Eye-catching, but also deeply imaginative, was Studio Jinhyun Jeon's range of sensorial tableware. "We believe cutlery isn't just there to bring food to your mouth, it can also trigger your senses," says dynamic studio founder, Jinhyun Jeon.

Synaesthasia (a condition in which two senses are stimulated at the same time) isn't just something you are born with, she says, it can be developed. Using existing studies and new research carried out by the studio, Jeon and her team have created a series of ceramic, aluminium and even silicone spoons that enhance the senses with the use of different colours, shapes, textures, sizes and temperatures.

These spoons are now taking centre stage at the Netherlands' two Michelin-starred restaurant De Treeswijkhoeve (Jeon studied at the Eindhoven design academy and is based in the city), which has created a menu around the tableware.

"The chefs said they were tired of always having to come up with new ideas," says Jeon. "They found the spoons very inspiring."

At another major festival show, TENT, the quality was more variable. South Korea and Taiwan featured once again, reflecting their active and increasingly visible design communities. At Fresh Taiwan Ruskasa's eco-friendly and intentionally "slow design" philosophy was appealing, as was its accomplished range of chairs and benches made from walnut, beech and maple using traditional mortise and tenon techniques with modern lines.

Ideoso Design, also from Taiwan, showed a set of shoulder bags and backpacks made from cement bags that had been waterproofed and stitched together. The bags will be sold on their website, highlighting once again how many design practices are choosing to sell directly to consumers.

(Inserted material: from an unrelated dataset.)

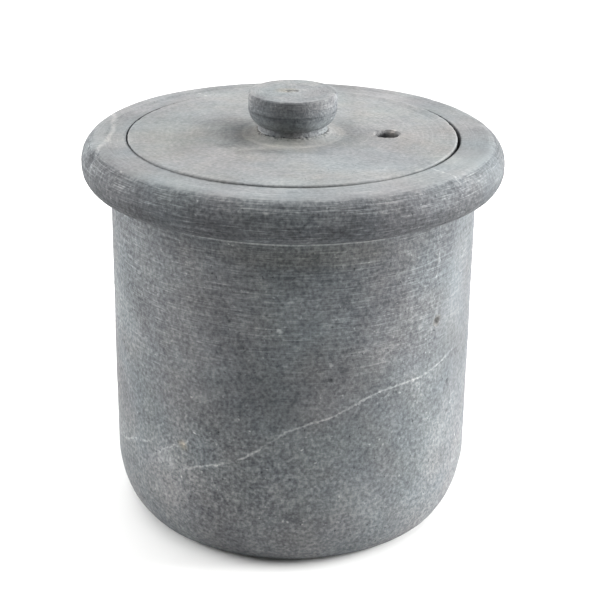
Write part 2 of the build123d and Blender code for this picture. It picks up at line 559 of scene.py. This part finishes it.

Also at TENT, a joint project between Korean design students and Goldsmiths College in London, which involved a workshop in South Korea but mainly weeks of long-distance tutorials over Skype, resulted in some neat and interesting ideas.

My favourite was the Sonic Graffiti project: small trumpet-shaped "voice grenades" that record any message you want and can be left in public places to relay your message to the world.

Thought-provoking and clever, it exemplifies what fresh new design is all about.